Özel sağlık sigortası fiyatını arttıran sebepler
Yaşanan enflasyon ortamında bütçe yapmak ve yapılan bütçeyi tutturmak oldukça zor. Bu zorluk aile bütçesi için ne kadar geçerli ise şirketler için de aynı nispette problem anlamına geliyor. Geriye dönük enflasyon hesabı yapmak ve buna göre herhangi bir ürün veya hizmetin fiyatını değiştirmek oldukça kolay görünen bir işlem olsa da bunu ileriye dönük yapmak, muhtemel harcamaları öngörmek ve gelecekteki fiyatlar üzerinden pozisyon almak son derece zor ve bir o kadar da riskli. Özel sigorta poliçesi düzenlendiği gün sigortalı tarafından ödenecek prim belirlenir ve ödemenin ardından bir yıl boyunca herhangi bir artıştan söz edilmez. Ancak sigorta şirketleri bakımından durum bundan çok karmaşıktır ve tam olarak sorunlar yumağı şeklindedir. Örneğin sigortalı bugün için primini ödemiş ve her türlü zamdan arınmıştır. Oysa sigorta şirketi 1 yıl sonraki hastane faturasını, faturadaki doktor muayene ücretini, teşhis ve tedavi hizmetlerindeki her bir kalemin fiyatını bugünden öngörmek, yükümlülüklerini eksiksiz yerine getirmek ve bu sırada zarar etmeden ayakta kalmak zorundadır. Enflasyonist ortamların en önemli açmazlarından birisi olan bu durum için sigorta şirketlerinin güvenli alan sınırını geniş tutmaları kaçınılmaz olmaktadır. Böylelikle hem sigorta fiyatından şikâyet eden tüketicinin hem de sigorta şirketinin haklı göründüğü bugünkü gibi ilginç bir durum ortaya çıkmaktadır.

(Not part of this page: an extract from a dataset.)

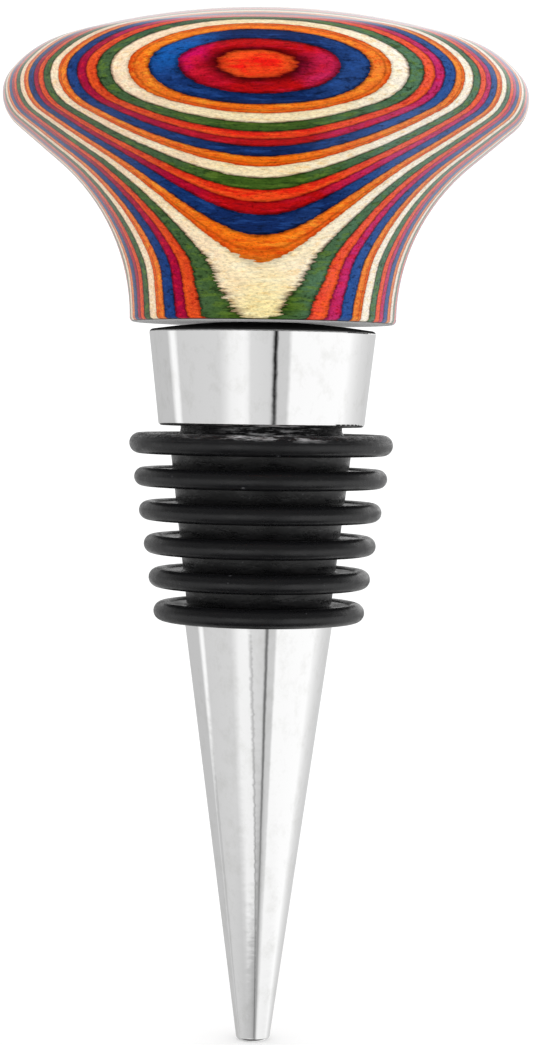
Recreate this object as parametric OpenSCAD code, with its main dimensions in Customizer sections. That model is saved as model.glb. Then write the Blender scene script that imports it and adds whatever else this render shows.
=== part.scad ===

Kamu otoritesinin yayınladığı Sağlık Uygulama Tebliği (SUT) ve Türk Tabipleri Birliği tarafından belirlenen tarifelerdeki artışlar hastane faturalarının büyümesinin en başta gelen sebepleri arasında sayılabilir. Sağlık alanında oluşan maliyet enflasyonu ile giderek artan hastane faturaları hem tamamlayıcı sağlık sigortası hem de özel sağlık sigortası poliçelerindeki fiyatların büyük bir hızla artmasına yol açıyor. Primlerin maliyetleri karşılamada yetersiz kaldığı görüşünde olan sigorta şirketleri ise yeni zamların kaçınılmaz hale geldiğini ifade ediyor. Kamu hastanelerinde randevu bulmakta ve beklediği gibi sağlık hizmeti almakta zorlanan vatandaşların özel hastanelerden hizmet almak ve bunu finanse edebilmek için sağlık sigortası yaptırmak istemesi sektöre yönelen insan sayısının artmasına ve doğal olarak fiyatlardan şikayetçi olan kitlenin büyümesine yol açıyor. Sağlık sigortası fiyatlarının ilerleyen zaman diliminde en az enflasyon oranında artacağını beklemek oldukça gerçekçi bir yaklaşım sayılabilir.